WARWICK, RI — Answering the U.S. Census in 2020 ensured you’d be counted among those living in your neighborhood, and tomorrow, 5 p.m., in Council Chambers, the Ward Reapportionment Committee will start altering City Council ward boundaries according to those answers.
Warwick respondents to the Census weighed in with the federal government on their households’ residents, ages, and other demographics. IN January, with those numbers tallied, the wards will be changing, and the Warwick City Council appointed a three-person team to sort out where the new lines will lie.
Council President Steve McAllister, Councilman James McElroy, and Councilman Anthony Sinapi will spend their first meeting hearing the overview and presentation by Election Data Services about the reapportionment in the city’s nine wards.
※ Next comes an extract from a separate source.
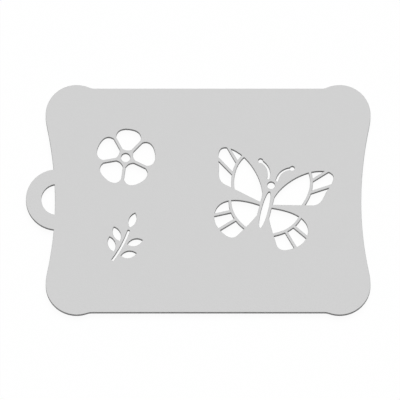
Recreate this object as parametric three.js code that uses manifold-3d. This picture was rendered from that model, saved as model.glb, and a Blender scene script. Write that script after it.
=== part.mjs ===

No votes will be taken during the meeting. Public comment will be heard during the meeting.
“As everyone knows, they are doing redistricting now on the state level, and that now comes down to the city level,” said McAllister during the Jan. 19 Warwick City Council meeting that set up the Reapportionment Committee.
The funding for the report the committee will use was budgeted last year, McAllister said.
Kerry Nardolillo, the city’s new director of elections at the Warwick Board of Canvassers, said in January that the committee’s work would need to be done and sent to the RI Secretary of State’s office by April 15.
“Very little change is expected on the ward lines,” McAllister said, since there have not been dramatic changes in city population since the previous Census 10 years ago. Neither McAllister nor Nardolilo have served during a reapportionment, they each pointed out.